PROBLEM TO WORK ON:
Extract the listing below in full, unchanged.

MATERIAL PROVIDED:
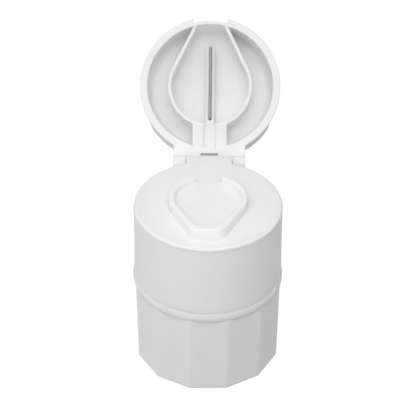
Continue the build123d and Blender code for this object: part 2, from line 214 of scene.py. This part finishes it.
def make_floor():
    """A white floor that only the camera sees, evenly lit. Its bounce light is part of the world."""
    half = 4.0
    material = bpy.data.materials.new("floor")
    m = Nodes(material)
    m.skin("Base Color", grey(0.0))
    m.skin("Specular IOR Level", 0.0)
    m.skin("Emission Color", grey(1.0))
    m.skin("Emission Strength", 1.02)
    corners = [(-half, -half, 0), (half, -half, 0), (half, half, 0), (-half, half, 0)]
    mesh = bpy.data.meshes.new("floor")
    mesh.from_pydata(corners, [], [(0, 1, 2, 3)])
    mesh.materials.append(material)
    floor = bpy.data.objects.new("floor", mesh)
    floor.visible_diffuse = False
    floor.visible_glossy = False
    floor.visible_shadow = False
    bpy.context.scene.collection.objects.link(floor)


def make_light(name, place, aim, size, power):
    """A round soft box at place, pointed at aim."""
    data = bpy.data.lights.new(name, "AREA")
    data.shape = "DISK"
    data.size = size
    data.energy = power
    light = bpy.data.objects.new(name, data)
    light.location = place
    light.rotation_euler = (Vector(aim) - Vector(place)).to_track_quat("-Z", "Y").to_euler()
    bpy.context.scene.collection.objects.link(light)


def make_world(glows):
    """A white studio, lit by the sum of the glows.

    Each glow is a strength and the slopes of direction it is multiplied by. A slope is an axis, where
    along it the light starts, and where it is full.
    """
    world = bpy.data.worlds.new("studio")
    w = Nodes(world)
    direction = w.add("ShaderNodeSeparateXYZ", Vector=w.place["Generated"]).outputs
    total = 0
    for glow, *slopes in glows:
        for axis, start, full in slopes:
            glow = w.span(direction[axis], high=glow, start=start, end=full)
        total = w.sum(total, glow)
    background = w.tree.nodes["Background"].inputs
    w.put(background["Color"], grey(1.0))
    w.put(background["Strength"], total)
    bpy.context.scene.world = world


make_floor()

# Slopes of direction: above and below change over a few degrees at the horizon.
above, below = ("Z", -0.02, 0.02), ("Z", 0.02, -0.02)
high, straight_up = ("Z", 0.4, 1), ("Z", 0.8, 1)
leftward, rightward = ("X", 0, -1), ("X", 0, 1)
frontward, backward = ("Y", 0, -1), ("Y", 0, 1)

left_wall, right_wall = (0.68, above, leftward), (0.49, above, rightward)
ceiling, overhead = (0.8, high), (0.36, straight_up)
front_floor, back_floor = (0.5, below, frontward), (0.7, below, backward)
left_floor, right_floor = (0.66, below, leftward), (0.36, below, rightward)
make_world((left_wall, right_wall, ceiling, overhead, front_floor, back_floor, left_floor, right_floor))
make_light("key", place=(0, -0.9, 1.3), aim=(0, 0, 0.05), size=1.0, power=5.0)
make_light("near", place=(-0.02, -0.15, 0.13), aim=(0, 0, 0.045), size=0.1, power=0.05)
bpy.context.scene.view_settings.view_transform = "Standard"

REPLY TO THE TASK:
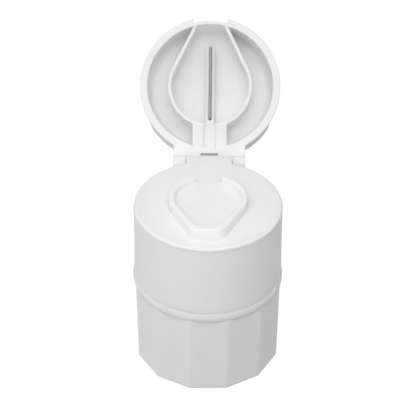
Continue the build123d and Blender code for this object: part 2, from line 214 of scene.py. This part finishes it.
def make_floor():
    """A white floor that only the camera sees, evenly lit. Its bounce light is part of the world."""
    half = 4.0
    material = bpy.data.materials.new("floor")
    m = Nodes(material)
    m.skin("Base Color", grey(0.0))
    m.skin("Specular IOR Level", 0.0)
    m.skin("Emission Color", grey(1.0))
    m.skin("Emission Strength", 1.02)
    corners = [(-half, -half, 0), (half, -half, 0), (half, half, 0), (-half, half, 0)]
    mesh = bpy.data.meshes.new("floor")
    mesh.from_pydata(corners, [], [(0, 1, 2, 3)])
    mesh.materials.append(material)
    floor = bpy.data.objects.new("floor", mesh)
    floor.visible_diffuse = False
    floor.visible_glossy = False
    floor.visible_shadow = False
    bpy.context.scene.collection.objects.link(floor)


def make_light(name, place, aim, size, power):
    """A round soft box at place, pointed at aim."""
    data = bpy.data.lights.new(name, "AREA")
    data.shape = "DISK"
    data.size = size
    data.energy = power
    light = bpy.data.objects.new(name, data)
    light.location = place
    light.rotation_euler = (Vector(aim) - Vector(place)).to_track_quat("-Z", "Y").to_euler()
    bpy.context.scene.collection.objects.link(light)


def make_world(glows):
    """A white studio, lit by the sum of the glows.

    Each glow is a strength and the slopes of direction it is multiplied by. A slope is an axis, where
    along it the light starts, and where it is full.
    """
    world = bpy.data.worlds.new("studio")
    w = Nodes(world)
    direction = w.add("ShaderNodeSeparateXYZ", Vector=w.place["Generated"]).outputs
    total = 0
    for glow, *slopes in glows:
        for axis, start, full in slopes:
            glow = w.span(direction[axis], high=glow, start=start, end=full)
        total = w.sum(total, glow)
    background = w.tree.nodes["Background"].inputs
    w.put(background["Color"], grey(1.0))
    w.put(background["Strength"], total)
    bpy.context.scene.world = world


make_floor()

# Slopes of direction: above and below change over a few degrees at the horizon.
above, below = ("Z", -0.02, 0.02), ("Z", 0.02, -0.02)
high, straight_up = ("Z", 0.4, 1), ("Z", 0.8, 1)
leftward, rightward = ("X", 0, -1), ("X", 0, 1)
frontward, backward = ("Y", 0, -1), ("Y", 0, 1)

left_wall, right_wall = (0.68, above, leftward), (0.49, above, rightward)
ceiling, overhead = (0.8, high), (0.36, straight_up)
front_floor, back_floor = (0.5, below, frontward), (0.7, below, backward)
left_floor, right_floor = (0.66, below, leftward), (0.36, below, rightward)
make_world((left_wall, right_wall, ceiling, overhead, front_floor, back_floor, left_floor, right_floor))
make_light("key", place=(0, -0.9, 1.3), aim=(0, 0, 0.05), size=1.0, power=5.0)
make_light("near", place=(-0.02, -0.15, 0.13), aim=(0, 0, 0.045), size=0.1, power=0.05)
bpy.context.scene.view_settings.view_transform = "Standard"